DIRECTIONS
Using the material that follows, identify and copy each line with the string "before".

--- START OF DATASET CONTENT ---

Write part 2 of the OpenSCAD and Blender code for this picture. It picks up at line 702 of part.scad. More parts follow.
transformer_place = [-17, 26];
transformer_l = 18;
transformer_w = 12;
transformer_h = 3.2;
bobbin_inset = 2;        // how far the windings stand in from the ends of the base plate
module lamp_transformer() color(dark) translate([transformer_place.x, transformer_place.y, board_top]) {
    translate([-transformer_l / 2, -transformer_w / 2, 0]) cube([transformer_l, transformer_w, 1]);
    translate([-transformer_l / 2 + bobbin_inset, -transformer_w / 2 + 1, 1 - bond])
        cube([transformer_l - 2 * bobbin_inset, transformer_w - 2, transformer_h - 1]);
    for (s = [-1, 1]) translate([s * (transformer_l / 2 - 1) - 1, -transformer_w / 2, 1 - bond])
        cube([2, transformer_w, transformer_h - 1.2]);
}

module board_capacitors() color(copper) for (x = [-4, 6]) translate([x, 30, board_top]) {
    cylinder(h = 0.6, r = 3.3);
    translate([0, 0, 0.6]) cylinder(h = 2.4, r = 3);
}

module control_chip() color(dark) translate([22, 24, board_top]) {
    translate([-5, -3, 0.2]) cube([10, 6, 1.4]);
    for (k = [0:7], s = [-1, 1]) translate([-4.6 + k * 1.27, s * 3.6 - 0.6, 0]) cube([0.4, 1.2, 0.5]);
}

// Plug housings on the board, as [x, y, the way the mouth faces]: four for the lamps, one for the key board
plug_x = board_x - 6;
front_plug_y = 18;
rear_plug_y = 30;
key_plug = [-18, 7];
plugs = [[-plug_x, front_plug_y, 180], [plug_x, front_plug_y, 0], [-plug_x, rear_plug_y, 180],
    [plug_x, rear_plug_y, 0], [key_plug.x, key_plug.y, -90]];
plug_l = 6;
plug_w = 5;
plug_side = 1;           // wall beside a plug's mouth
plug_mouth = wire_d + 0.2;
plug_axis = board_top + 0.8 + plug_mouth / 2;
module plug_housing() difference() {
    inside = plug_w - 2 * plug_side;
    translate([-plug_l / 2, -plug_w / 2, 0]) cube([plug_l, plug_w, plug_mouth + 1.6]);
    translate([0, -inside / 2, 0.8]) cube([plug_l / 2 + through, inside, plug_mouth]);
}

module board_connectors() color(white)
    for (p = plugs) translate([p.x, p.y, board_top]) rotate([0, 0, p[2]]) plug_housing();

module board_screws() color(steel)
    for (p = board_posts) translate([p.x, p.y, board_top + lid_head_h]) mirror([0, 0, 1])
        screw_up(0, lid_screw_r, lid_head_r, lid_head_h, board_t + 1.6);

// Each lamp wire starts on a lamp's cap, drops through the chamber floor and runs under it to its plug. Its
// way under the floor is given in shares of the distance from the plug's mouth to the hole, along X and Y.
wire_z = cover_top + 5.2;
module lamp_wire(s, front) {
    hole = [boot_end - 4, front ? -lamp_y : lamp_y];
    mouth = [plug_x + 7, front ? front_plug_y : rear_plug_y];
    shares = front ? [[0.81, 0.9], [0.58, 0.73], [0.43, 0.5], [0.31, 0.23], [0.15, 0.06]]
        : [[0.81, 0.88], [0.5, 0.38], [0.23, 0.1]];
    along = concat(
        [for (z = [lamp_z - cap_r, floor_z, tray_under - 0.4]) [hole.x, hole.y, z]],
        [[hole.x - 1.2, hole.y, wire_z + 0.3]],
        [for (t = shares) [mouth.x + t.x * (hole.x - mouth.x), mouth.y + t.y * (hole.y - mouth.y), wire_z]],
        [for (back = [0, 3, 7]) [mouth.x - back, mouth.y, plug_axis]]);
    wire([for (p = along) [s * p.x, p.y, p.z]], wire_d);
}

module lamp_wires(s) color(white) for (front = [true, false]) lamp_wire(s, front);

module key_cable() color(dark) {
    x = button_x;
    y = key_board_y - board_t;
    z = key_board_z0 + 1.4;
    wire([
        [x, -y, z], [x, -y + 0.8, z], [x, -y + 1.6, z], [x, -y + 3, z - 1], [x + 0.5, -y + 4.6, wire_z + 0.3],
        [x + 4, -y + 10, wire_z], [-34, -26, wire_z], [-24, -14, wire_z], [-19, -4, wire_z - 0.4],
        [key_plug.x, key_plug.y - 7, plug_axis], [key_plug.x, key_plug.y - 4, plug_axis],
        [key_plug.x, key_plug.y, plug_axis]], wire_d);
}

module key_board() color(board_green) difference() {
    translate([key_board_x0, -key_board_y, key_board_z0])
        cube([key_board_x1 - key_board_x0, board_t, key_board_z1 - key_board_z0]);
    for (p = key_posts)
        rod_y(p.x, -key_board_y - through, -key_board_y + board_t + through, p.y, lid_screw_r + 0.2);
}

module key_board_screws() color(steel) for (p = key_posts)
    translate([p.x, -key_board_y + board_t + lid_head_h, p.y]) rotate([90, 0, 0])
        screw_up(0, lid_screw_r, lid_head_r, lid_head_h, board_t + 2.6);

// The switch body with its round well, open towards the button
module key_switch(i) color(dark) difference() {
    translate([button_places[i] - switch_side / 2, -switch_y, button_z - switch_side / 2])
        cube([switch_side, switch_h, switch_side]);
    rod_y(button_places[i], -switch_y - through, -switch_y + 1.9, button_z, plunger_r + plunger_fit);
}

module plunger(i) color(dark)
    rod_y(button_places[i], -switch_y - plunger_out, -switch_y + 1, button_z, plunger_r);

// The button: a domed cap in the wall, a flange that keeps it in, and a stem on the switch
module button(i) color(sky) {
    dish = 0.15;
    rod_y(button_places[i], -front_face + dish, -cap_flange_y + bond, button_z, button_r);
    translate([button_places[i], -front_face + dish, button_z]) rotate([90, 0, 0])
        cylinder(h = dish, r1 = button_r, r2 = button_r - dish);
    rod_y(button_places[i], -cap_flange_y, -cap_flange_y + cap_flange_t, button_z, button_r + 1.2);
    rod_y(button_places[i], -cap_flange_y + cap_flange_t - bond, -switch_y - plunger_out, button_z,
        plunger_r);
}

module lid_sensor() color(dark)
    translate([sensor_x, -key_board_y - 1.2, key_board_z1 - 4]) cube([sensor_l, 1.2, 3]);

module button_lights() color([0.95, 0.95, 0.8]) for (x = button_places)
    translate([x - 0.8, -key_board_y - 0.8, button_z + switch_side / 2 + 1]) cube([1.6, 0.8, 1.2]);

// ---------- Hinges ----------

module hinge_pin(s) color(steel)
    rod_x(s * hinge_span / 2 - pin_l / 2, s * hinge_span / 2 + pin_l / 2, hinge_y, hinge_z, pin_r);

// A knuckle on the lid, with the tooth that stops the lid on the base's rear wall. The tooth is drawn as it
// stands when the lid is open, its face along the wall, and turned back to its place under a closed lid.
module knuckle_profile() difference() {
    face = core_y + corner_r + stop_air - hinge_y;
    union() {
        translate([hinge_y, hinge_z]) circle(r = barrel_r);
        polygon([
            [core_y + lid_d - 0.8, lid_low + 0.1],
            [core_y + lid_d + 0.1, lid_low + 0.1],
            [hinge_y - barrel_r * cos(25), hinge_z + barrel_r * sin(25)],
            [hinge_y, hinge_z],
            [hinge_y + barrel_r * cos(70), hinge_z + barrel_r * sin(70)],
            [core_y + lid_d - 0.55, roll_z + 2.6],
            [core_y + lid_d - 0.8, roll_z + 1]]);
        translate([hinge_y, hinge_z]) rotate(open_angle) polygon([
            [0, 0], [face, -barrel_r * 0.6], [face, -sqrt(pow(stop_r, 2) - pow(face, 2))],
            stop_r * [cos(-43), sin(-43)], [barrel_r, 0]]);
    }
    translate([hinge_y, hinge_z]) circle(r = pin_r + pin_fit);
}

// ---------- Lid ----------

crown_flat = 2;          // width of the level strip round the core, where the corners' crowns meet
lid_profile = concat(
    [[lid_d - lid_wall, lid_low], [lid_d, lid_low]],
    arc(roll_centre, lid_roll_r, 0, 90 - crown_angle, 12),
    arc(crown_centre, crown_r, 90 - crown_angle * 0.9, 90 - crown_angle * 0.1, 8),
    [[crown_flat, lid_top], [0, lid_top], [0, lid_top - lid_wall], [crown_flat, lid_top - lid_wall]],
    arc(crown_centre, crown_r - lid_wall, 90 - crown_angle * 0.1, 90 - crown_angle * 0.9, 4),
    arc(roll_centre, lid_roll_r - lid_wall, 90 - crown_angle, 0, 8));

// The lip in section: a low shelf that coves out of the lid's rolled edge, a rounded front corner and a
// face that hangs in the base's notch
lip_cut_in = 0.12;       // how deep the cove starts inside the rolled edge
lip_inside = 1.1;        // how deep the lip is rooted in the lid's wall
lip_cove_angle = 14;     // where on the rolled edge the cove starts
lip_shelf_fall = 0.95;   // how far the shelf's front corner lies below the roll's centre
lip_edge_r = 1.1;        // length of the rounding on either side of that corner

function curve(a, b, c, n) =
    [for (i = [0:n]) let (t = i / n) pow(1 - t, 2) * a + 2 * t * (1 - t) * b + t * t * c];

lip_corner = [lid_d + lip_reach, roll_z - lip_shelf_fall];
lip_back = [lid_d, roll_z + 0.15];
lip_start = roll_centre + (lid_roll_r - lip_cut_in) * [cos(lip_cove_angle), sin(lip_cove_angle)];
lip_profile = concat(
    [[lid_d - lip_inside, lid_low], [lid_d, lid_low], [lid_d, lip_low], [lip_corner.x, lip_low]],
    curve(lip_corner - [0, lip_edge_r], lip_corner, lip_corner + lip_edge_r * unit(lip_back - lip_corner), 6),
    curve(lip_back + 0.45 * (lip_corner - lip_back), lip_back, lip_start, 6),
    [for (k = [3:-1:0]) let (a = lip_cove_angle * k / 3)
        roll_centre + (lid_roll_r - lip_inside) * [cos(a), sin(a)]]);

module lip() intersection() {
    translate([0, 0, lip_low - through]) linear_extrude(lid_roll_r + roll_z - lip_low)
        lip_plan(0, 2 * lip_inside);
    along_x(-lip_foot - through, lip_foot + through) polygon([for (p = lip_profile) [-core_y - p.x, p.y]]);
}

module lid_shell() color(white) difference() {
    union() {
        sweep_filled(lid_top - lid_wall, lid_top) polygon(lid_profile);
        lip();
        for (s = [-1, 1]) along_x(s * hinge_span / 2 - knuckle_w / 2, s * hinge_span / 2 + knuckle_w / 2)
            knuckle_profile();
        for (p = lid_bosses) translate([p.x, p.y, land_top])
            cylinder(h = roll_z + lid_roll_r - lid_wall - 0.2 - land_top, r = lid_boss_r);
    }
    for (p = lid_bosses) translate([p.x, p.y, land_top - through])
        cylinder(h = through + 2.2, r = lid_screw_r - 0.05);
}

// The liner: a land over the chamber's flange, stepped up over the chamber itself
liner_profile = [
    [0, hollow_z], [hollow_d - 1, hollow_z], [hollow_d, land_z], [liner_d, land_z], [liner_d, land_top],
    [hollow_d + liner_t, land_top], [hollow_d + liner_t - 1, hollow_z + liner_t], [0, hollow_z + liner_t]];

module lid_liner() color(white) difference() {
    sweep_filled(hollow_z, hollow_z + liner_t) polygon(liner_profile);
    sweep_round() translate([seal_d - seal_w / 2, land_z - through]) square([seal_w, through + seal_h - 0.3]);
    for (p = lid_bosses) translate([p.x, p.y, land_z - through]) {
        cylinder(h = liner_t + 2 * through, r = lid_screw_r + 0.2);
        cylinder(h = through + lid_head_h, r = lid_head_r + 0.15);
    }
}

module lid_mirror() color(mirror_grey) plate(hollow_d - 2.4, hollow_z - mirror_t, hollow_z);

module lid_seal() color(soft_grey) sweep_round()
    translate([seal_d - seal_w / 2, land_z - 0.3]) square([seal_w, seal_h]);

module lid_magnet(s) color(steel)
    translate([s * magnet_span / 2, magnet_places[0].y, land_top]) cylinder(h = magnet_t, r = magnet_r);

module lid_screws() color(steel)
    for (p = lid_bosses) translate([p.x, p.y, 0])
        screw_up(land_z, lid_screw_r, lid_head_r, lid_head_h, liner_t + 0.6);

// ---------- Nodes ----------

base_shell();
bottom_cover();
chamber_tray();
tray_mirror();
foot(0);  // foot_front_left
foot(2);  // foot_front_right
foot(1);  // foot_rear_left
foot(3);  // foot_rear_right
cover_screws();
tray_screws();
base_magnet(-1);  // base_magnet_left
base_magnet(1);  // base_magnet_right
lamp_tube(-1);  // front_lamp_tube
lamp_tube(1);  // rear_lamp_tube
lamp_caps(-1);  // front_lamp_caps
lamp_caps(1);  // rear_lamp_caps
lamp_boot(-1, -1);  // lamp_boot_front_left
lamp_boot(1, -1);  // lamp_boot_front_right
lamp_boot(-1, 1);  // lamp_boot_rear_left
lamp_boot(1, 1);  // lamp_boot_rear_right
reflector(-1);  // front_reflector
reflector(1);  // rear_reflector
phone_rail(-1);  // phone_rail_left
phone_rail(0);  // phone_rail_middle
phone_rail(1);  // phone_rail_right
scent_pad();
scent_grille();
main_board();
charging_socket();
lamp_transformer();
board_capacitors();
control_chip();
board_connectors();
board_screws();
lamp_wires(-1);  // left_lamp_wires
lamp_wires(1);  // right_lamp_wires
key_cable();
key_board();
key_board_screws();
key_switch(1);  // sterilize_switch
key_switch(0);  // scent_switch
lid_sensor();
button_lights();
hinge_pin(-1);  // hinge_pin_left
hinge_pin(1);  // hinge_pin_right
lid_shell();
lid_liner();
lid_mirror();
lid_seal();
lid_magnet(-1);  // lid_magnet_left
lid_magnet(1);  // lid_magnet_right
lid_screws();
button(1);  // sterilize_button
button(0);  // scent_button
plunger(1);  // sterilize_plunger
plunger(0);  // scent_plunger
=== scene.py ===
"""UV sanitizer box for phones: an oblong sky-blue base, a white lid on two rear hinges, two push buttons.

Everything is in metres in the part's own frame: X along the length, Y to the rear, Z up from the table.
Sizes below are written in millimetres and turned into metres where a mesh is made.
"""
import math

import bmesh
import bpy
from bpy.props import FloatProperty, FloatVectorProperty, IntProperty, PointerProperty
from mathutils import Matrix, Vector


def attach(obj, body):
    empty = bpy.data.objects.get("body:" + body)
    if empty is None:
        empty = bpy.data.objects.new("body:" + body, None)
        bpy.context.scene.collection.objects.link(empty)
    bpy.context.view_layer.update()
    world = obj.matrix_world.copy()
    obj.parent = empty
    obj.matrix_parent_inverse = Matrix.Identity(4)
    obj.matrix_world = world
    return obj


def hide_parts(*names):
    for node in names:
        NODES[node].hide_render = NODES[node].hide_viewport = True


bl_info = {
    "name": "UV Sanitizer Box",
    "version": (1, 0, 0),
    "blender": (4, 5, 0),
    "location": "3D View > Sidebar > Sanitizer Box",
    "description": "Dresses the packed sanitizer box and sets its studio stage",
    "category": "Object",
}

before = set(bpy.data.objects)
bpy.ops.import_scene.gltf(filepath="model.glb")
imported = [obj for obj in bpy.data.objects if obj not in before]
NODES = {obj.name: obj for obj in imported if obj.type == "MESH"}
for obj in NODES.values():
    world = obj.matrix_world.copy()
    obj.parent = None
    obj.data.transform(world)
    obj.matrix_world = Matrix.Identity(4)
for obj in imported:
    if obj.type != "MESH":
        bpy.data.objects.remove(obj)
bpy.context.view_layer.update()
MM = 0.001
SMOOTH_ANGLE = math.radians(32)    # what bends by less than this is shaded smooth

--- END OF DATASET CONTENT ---
--- START OF DATASET CONTENT ---

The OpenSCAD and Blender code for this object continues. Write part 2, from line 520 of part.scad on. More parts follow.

--- END OF DATASET CONTENT ---

TASK ANSWER
before = set(bpy.data.objects)
imported = [obj for obj in bpy.data.objects if obj not in before]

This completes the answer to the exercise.